Data entries:
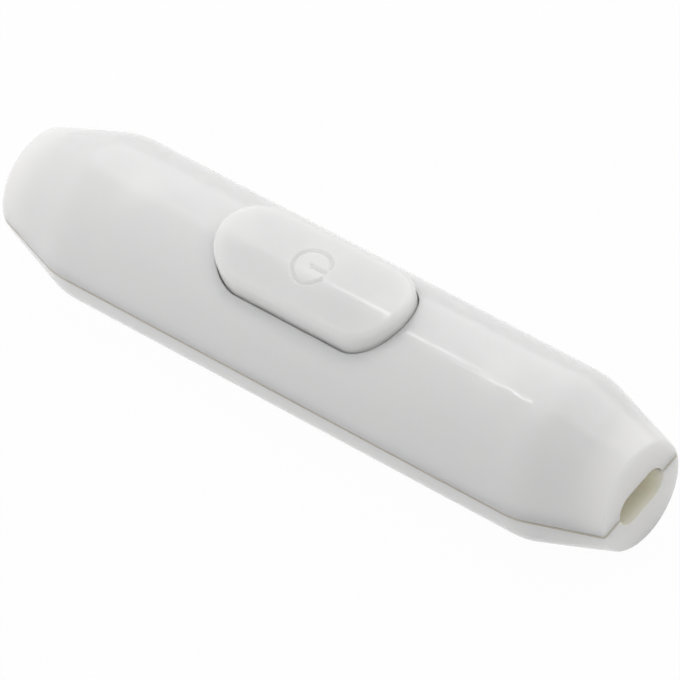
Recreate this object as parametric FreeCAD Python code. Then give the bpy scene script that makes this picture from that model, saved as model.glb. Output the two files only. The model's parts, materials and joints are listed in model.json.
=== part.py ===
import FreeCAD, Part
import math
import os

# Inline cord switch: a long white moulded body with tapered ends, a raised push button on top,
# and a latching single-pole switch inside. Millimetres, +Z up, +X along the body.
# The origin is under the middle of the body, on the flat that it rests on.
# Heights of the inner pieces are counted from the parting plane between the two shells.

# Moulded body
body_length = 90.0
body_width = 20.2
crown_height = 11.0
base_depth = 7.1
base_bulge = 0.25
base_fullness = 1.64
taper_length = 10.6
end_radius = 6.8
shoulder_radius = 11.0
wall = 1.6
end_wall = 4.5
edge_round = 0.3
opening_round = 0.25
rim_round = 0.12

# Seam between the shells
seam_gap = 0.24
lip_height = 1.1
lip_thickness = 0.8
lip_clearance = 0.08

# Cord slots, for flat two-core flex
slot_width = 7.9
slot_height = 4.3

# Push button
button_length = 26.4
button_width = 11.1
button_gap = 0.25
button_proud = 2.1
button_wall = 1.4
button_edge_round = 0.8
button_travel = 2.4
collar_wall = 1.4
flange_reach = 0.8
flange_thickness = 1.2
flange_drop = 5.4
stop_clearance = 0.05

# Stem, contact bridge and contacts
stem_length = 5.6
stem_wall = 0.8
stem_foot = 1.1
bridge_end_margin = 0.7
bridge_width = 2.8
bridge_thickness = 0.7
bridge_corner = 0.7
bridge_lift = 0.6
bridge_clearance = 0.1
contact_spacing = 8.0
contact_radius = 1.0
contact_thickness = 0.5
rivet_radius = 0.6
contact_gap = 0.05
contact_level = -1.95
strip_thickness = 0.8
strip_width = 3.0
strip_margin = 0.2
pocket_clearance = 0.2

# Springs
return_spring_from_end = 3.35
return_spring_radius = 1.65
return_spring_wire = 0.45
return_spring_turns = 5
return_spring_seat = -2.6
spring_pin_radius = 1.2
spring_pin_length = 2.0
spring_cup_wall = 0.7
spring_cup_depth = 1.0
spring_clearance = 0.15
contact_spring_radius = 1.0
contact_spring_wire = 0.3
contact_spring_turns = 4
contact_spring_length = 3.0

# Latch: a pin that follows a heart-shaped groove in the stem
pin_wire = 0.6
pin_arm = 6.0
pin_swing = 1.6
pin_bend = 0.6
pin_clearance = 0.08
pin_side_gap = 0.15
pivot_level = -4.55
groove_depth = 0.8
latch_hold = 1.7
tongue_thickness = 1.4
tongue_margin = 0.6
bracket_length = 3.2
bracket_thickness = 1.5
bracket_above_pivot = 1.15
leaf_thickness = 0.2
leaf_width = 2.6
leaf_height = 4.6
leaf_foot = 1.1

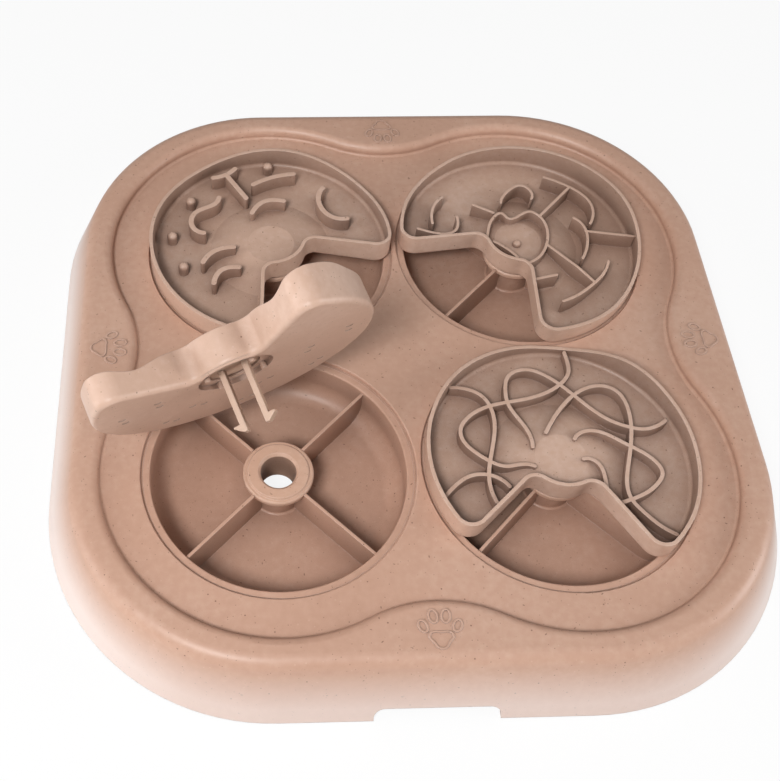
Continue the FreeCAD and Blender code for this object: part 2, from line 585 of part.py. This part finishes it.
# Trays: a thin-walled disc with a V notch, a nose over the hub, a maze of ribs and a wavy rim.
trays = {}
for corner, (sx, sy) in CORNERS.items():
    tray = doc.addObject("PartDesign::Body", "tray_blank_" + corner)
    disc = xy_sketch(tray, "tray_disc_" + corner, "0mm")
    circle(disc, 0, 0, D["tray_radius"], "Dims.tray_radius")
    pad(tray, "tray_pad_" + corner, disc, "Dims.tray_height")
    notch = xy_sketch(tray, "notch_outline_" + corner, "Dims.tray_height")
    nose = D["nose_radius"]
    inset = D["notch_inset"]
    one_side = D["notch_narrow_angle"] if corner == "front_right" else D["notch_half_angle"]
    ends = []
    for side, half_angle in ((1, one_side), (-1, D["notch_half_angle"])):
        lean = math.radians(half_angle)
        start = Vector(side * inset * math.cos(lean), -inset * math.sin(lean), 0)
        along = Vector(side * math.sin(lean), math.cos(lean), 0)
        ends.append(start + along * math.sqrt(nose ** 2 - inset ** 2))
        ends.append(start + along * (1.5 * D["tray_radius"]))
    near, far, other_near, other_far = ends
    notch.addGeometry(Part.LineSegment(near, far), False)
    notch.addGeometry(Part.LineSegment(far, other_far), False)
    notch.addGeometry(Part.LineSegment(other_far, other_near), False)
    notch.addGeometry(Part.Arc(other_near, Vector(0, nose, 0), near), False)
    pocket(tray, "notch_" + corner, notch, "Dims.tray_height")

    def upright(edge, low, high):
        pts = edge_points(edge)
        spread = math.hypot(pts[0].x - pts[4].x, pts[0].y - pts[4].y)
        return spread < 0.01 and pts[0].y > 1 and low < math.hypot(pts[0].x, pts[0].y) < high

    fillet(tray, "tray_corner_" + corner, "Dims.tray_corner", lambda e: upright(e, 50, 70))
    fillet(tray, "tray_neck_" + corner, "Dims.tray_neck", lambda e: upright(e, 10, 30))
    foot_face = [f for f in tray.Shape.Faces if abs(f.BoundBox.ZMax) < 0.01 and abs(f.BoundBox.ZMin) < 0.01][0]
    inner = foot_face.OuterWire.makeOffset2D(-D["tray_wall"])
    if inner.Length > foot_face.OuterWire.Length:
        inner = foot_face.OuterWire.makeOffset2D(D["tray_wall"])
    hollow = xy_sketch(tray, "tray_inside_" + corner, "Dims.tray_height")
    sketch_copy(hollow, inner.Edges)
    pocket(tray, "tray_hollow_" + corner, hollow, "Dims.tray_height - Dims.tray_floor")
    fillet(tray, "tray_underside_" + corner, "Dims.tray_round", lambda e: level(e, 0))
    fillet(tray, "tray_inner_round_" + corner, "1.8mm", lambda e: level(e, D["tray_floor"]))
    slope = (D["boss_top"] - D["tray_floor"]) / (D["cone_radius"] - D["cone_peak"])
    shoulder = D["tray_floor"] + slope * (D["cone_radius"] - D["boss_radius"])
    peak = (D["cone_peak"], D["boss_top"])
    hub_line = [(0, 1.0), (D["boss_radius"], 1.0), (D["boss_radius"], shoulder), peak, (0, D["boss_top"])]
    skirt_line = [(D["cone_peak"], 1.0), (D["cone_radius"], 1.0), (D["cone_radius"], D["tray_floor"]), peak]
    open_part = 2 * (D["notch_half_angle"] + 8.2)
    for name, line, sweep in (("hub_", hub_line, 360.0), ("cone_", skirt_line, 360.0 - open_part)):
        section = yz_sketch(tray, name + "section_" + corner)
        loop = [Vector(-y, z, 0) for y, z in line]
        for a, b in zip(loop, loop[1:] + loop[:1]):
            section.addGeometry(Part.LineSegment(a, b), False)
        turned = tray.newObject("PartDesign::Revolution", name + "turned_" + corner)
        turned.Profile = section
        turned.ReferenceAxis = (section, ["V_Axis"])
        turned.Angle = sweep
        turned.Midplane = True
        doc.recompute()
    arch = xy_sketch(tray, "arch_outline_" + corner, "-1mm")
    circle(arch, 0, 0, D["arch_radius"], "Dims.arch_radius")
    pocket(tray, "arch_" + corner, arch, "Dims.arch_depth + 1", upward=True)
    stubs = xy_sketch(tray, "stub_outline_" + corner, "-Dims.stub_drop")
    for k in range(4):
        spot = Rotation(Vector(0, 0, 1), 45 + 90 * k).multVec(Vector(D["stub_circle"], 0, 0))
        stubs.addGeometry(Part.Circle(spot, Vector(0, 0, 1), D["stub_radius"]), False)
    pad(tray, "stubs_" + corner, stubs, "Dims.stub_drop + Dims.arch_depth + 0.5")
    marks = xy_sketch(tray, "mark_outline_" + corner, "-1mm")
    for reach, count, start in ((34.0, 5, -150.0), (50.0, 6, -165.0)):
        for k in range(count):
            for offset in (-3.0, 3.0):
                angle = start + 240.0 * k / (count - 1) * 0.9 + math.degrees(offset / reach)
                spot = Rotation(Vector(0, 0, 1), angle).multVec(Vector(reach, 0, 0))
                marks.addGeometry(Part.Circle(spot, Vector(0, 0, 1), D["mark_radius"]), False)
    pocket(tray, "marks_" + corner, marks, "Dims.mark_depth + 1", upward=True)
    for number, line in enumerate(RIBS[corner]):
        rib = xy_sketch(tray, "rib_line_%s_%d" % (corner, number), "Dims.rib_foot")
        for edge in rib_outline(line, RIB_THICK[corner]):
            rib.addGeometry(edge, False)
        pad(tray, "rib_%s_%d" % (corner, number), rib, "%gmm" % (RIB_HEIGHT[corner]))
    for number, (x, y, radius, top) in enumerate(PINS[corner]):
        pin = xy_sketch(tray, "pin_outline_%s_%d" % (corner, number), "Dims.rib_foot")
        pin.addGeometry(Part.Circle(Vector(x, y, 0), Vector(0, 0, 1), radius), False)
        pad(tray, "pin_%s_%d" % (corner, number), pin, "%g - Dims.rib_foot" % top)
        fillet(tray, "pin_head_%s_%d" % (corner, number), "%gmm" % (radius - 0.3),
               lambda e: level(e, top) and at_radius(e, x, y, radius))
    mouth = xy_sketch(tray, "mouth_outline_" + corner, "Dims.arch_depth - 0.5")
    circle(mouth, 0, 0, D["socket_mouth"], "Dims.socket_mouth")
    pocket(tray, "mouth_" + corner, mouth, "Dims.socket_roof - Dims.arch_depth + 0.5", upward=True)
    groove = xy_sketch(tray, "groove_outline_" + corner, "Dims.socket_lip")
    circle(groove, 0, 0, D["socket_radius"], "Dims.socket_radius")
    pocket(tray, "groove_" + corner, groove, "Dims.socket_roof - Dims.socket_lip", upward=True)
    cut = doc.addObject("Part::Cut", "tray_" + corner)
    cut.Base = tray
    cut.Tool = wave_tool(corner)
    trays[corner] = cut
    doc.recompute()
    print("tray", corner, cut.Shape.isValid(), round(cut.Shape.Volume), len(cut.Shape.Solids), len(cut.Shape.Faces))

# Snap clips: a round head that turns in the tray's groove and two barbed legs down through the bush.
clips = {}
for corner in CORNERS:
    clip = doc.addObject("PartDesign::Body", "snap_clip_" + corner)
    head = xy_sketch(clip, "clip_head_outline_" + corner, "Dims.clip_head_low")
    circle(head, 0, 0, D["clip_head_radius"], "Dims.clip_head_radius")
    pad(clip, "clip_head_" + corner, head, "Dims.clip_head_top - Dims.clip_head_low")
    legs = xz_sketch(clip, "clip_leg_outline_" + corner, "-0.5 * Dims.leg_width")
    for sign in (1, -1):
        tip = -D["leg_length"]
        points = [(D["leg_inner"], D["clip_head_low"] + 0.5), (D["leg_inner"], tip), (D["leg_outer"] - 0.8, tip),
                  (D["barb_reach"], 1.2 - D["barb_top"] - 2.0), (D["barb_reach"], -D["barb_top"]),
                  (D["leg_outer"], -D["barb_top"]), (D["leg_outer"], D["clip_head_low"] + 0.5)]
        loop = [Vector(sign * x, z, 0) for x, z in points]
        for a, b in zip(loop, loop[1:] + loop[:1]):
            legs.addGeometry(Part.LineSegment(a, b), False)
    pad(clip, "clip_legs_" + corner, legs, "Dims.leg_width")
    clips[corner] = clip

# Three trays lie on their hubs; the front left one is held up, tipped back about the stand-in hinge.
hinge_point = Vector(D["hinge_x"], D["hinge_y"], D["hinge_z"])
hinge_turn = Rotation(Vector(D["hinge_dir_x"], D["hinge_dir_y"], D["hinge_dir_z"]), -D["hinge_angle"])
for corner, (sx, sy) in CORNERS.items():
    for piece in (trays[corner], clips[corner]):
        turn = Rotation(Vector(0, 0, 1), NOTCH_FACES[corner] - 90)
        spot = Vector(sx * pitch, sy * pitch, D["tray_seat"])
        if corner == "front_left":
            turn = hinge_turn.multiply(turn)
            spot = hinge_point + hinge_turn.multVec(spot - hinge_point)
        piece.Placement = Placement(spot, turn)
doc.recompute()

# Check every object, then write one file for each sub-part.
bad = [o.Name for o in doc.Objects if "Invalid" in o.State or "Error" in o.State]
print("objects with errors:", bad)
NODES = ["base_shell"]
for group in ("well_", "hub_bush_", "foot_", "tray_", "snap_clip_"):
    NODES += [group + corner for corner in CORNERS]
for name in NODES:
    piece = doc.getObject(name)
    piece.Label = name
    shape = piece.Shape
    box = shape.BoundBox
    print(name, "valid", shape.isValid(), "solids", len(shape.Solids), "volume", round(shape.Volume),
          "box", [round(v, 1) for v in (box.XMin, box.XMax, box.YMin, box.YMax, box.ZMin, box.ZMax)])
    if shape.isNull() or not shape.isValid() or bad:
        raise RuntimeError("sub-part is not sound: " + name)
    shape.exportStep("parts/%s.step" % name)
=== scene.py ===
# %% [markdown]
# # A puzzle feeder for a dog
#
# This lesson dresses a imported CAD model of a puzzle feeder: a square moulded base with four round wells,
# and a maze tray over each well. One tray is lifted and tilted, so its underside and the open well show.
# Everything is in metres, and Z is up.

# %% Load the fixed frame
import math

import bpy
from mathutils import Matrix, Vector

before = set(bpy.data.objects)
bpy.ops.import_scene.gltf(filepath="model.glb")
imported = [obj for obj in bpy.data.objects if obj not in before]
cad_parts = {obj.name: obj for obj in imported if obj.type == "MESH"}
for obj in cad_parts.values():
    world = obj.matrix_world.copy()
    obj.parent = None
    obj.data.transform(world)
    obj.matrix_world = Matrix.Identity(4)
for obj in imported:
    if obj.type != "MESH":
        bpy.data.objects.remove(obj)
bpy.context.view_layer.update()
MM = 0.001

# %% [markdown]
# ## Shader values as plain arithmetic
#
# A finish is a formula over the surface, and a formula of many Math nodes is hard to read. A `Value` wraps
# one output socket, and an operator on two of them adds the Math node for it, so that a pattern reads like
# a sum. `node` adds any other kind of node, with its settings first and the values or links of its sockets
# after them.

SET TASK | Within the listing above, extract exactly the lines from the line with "# This lesson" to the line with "# Everything is in metres, and Z is up.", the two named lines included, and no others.

RESPONSE FOR THIS EXERCISE |
# This lesson dresses a imported CAD model of a puzzle feeder: a square moulded base with four round wells,
# and a maze tray over each well. One tray is lifted and tilted, so its underside and the open well show.
# Everything is in metres, and Z is up.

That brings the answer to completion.